National polling showed that many Medicaid beneficiaries were not prepared for the new administrative process and were even unaware they could lose coverage.

A poll done by Kaiser Family Foundation before the unwinding process started in April found that many beneficiaries were not ready for the renewal process.

The Kaiser survey found that 65% of Medicaid beneficiaries were not sure whether states could remove them from the program if they aren’t eligible or didn’t finish the renewal process.

Another 7% wrongly believed states couldn’t remove them from the Medicaid program.

More than four in 10 recipients who relied only on Medicaid  said they wouldn’t know where to search for health care coverage or would be left uninsured if they were found to be ineligible for Medicaid, the survey found.

The Kaiser Family Foundation estimated between 7.8 million and 24.4 million people nationally will be affected during the 12-month unwinding period.

Officials in Kansas estimated at 125,000 people were at risk of losing insurance coverage.

Heather Braum, health policy adviser for Kansas Action for Children, was upbeat about the pause in disenrollments but still had serious reservations about the fact that children are disproportionately affected by the unwinding.

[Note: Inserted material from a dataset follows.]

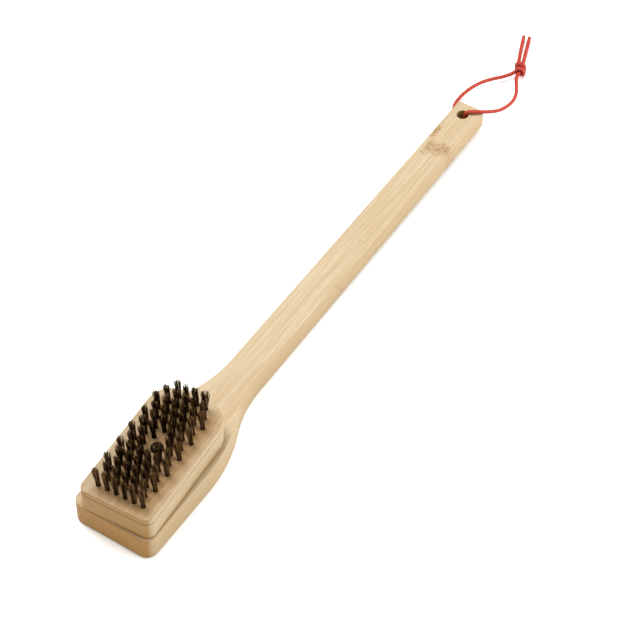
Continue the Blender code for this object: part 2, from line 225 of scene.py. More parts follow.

She pointed to new data released by the state health department on Tuesday showing that a vast percentage of people affected by the unwinding in Kansas are children.

The state health department broke down by age group the number of Kansans who were placed in the 90-day window during April and May when they were discontinued for procedural reasons.

About 62% of those beneficiaries who were placed in the 90-day window were 18 and younger, the data shows. About 15% were 4 and under, the data shows.

“We are encouraged to hear the state has given KanCare members more time to return their renewal forms, as these Kansans can continue to have access to necessary health services,” Braum said in a statement.

“With today’s data release breaking out some of the numbers by age and county, we finally begin to have a picture of how the unwinding is going for children,” she said.

“These numbers confirm our deep concern that Kansas children are at high risk of losing their coverage, yet remain eligible for KanCare,” she said.

“We will continue pushing for Kansas families to be targeted in outreach efforts in the months ahead.

The state health department has been seeking help from the federal government, getting approval for waivers from the Centers for Medicare and Medicaid Services to give the state the flexibility to help people get their eligibility determined.

The approved waivers give the state the ability to take some of the burden off of recipients to renew their coverage.

For instance, they allow the state to renew coverage for individuals with no income without requesting additional information or documentation from the beneficiary under certain circumstances.

Those waivers also allow the managed care organizations that administer the Medicaid program to update contact information for beneficiaries or allow the state to update that information using the U.S. Postal Service or the National Change of Address database.

The state also is seeking federal approval for other measures that would permit managed care plans to provide assistance to beneficiaries to complete and submit Medicaid renewal forms.

The state also is seeking permission to reinstate eligibility effective on the individual’s prior termination date for anyone cut off because of a procedural reason and are subsequently determined eligible for Medicaid during a 90-day reconsideration period.